Impaired fibrin clot lysis is a key abnormality in diabetes and complement C3 is one protein identified in blood clots. This work investigates the mechanistic pathways linking C3 and hypofibrinolysis in diabetes using ex vivo/in vitro studies. Fibrinolysis and C3 plasma levels were determined in type 1 diabetic patients and healthy controls, and the effects of glycaemia investigated. C3 incorporation into fibrin clots and modulation of fibrinolysis were analysed by ELISA, immunoblotting, turbidimetric assays and electron and confocal microscopy. Clot lysis time was longer in diabetic children than in controls (599 +/- 18 and 516 +/- 12 s respectively; p < 0.01), C3 levels were higher in diabetic children (0.55 +/- 0.02 and 0.43 +/- 0.02 g/l respectively; p < 0.01) and both were affected by improving glycaemia. An interaction between C3 and fibrin was confirmed by the presence of lower protein levels in sera compared with corresponding plasma and C3 detection in plasma clots by immunoblot.
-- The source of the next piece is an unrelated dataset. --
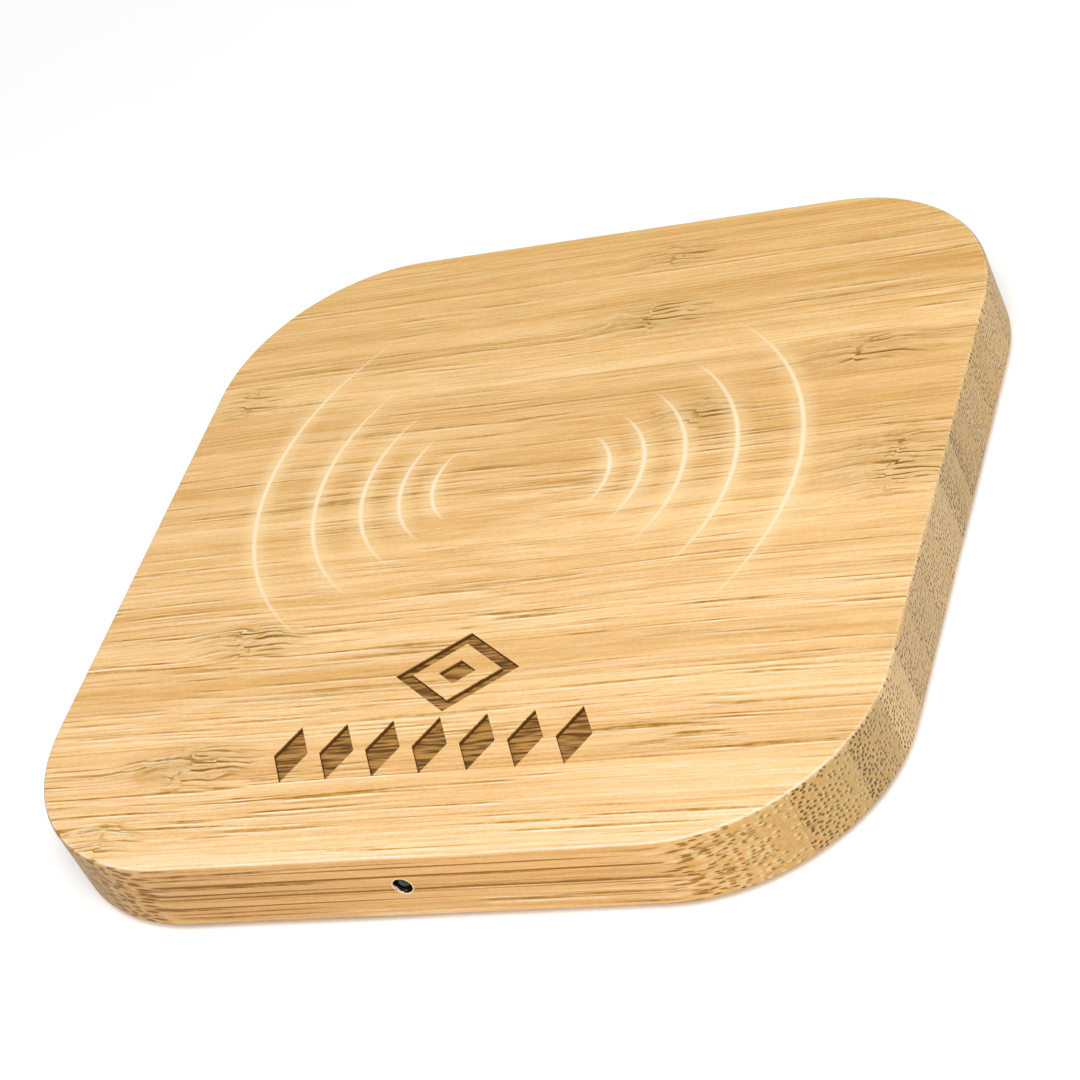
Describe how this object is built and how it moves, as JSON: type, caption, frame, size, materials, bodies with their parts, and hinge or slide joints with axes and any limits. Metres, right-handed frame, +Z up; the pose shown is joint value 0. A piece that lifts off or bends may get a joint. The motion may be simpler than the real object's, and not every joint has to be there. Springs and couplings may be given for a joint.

In a purified system, C3 was associated with thinner fibrin fibres and more prolongation of lysis time of clots made from fibrinogen from diabetic participants compared with controls (244 +/- 64 and 92 +/- 23 s respectively; p < 0.05). Confocal microscopy showed higher C3 incorporation into diabetic clots compared with controls, and fully formed clot lysis was prolonged by 764 +/- 76 and 428 +/- 105 s respectively (p < 0.05). Differences in lysis, comparing diabetes and controls, were not related to altered plasmin generation or C3-fibrinogen binding assessed by plasmon resonance. C3 incorporation into clots from diabetic fibrinogen is enhanced and adversely affects fibrinolysis. This may be one novel mechanism for compromised clot lysis in diabetes, potentially offering a new therapeutic target.